Minnesota is going to have to start some negotiations with Teddy Bridgewater this year.  If they do not, they would be showing a significant lack of faith in him or demonstrating that they simply are trying to keep him on the cheap.  While Bridgewater's numbers are significantly less impressive than Kaepernick's, Wilson's, or Tannehill's at the same stage in their careers, he is still going to draw a big money contract.  This will come at a time when the Vikings will have to address the long-term futures of players like Smith, Floyd, Rhodes, Anthony Barr and even recent additions like Captain Munnerlyn.
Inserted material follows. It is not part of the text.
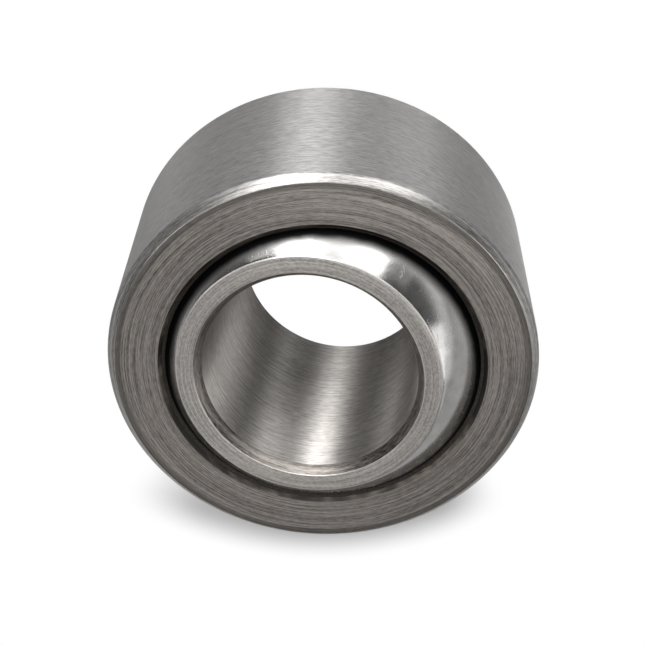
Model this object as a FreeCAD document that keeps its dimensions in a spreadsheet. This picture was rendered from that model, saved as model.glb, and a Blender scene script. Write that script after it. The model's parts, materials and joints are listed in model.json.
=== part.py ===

Whille Rick Spielman has built a team that won a division title, its long-term viability will be tested at the end of this season.  That will make this season particularly interesting as the Packers seek to re-assert their dominance in the NFC North.  The Vikings are going to have the look of a desperate team.  If they can read the signs too, they know the window may not be really closing, but it sure is getting tight.  With Adrian Peterson entering his tenth season at the age of 31, a looming contract for their quarterback, the quietly rebuilding Bears roster, and a (hopefully) healthy Packers team, it will be a serious test of whether Spielman bet right in trading up to rebuild rather than taking the Ted Thompson approach.